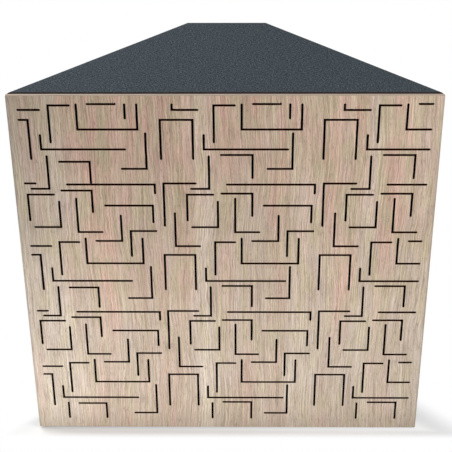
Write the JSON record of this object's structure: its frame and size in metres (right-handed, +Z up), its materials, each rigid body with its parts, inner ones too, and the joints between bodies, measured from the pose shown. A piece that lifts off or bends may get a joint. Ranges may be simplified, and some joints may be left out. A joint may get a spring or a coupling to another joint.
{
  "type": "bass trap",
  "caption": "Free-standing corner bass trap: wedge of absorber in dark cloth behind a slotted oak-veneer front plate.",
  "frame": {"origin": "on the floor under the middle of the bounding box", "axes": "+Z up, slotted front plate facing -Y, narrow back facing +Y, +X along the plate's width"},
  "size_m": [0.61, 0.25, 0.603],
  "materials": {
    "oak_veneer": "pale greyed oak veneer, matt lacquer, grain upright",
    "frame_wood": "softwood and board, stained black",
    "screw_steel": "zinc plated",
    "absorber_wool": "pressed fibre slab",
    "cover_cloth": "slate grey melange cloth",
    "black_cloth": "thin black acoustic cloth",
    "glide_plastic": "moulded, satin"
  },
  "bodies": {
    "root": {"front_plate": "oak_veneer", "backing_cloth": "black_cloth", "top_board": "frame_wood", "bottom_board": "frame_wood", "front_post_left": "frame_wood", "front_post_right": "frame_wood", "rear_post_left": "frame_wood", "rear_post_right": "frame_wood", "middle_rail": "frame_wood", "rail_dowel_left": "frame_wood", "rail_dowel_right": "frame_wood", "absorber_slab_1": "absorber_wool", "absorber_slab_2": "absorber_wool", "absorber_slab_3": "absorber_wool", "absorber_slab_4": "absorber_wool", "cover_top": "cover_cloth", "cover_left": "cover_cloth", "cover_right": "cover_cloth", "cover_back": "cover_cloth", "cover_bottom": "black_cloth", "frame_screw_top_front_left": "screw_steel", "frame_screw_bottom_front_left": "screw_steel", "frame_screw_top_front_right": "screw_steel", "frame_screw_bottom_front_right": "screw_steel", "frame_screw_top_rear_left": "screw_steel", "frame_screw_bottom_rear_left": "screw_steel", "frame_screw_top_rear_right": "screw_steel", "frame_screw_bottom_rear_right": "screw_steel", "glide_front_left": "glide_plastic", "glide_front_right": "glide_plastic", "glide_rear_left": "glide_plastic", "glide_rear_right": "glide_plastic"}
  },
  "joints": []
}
------------------------
#### OBJECTIVE
Please restate the whole listing word for word.

#### RESULT OF THIS TASK
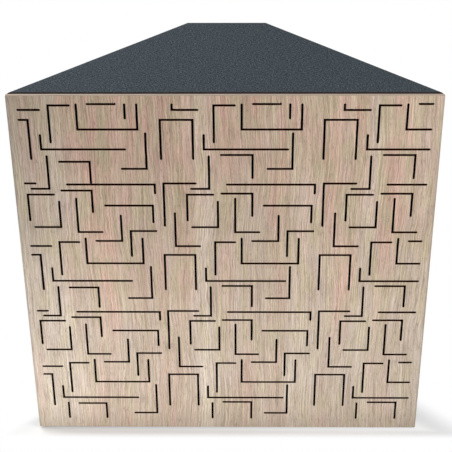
Write the JSON record of this object's structure: its frame and size in metres (right-handed, +Z up), its materials, each rigid body with its parts, inner ones too, and the joints between bodies, measured from the pose shown. A piece that lifts off or bends may get a joint. Ranges may be simplified, and some joints may be left out. A joint may get a spring or a coupling to another joint.
{
  "type": "bass trap",
  "caption": "Free-standing corner bass trap: wedge of absorber in dark cloth behind a slotted oak-veneer front plate.",
  "frame": {"origin": "on the floor under the middle of the bounding box", "axes": "+Z up, slotted front plate facing -Y, narrow back facing +Y, +X along the plate's width"},
  "size_m": [0.61, 0.25, 0.603],
  "materials": {
    "oak_veneer": "pale greyed oak veneer, matt lacquer, grain upright",
    "frame_wood": "softwood and board, stained black",
    "screw_steel": "zinc plated",
    "absorber_wool": "pressed fibre slab",
    "cover_cloth": "slate grey melange cloth",
    "black_cloth": "thin black acoustic cloth",
    "glide_plastic": "moulded, satin"
  },
  "bodies": {
    "root": {"front_plate": "oak_veneer", "backing_cloth": "black_cloth", "top_board": "frame_wood", "bottom_board": "frame_wood", "front_post_left": "frame_wood", "front_post_right": "frame_wood", "rear_post_left": "frame_wood", "rear_post_right": "frame_wood", "middle_rail": "frame_wood", "rail_dowel_left": "frame_wood", "rail_dowel_right": "frame_wood", "absorber_slab_1": "absorber_wool", "absorber_slab_2": "absorber_wool", "absorber_slab_3": "absorber_wool", "absorber_slab_4": "absorber_wool", "cover_top": "cover_cloth", "cover_left": "cover_cloth", "cover_right": "cover_cloth", "cover_back": "cover_cloth", "cover_bottom": "black_cloth", "frame_screw_top_front_left": "screw_steel", "frame_screw_bottom_front_left": "screw_steel", "frame_screw_top_front_right": "screw_steel", "frame_screw_bottom_front_right": "screw_steel", "frame_screw_top_rear_left": "screw_steel", "frame_screw_bottom_rear_left": "screw_steel", "frame_screw_top_rear_right": "screw_steel", "frame_screw_bottom_rear_right": "screw_steel", "glide_front_left": "glide_plastic", "glide_front_right": "glide_plastic", "glide_rear_left": "glide_plastic", "glide_rear_right": "glide_plastic"}
  },
  "joints": []
}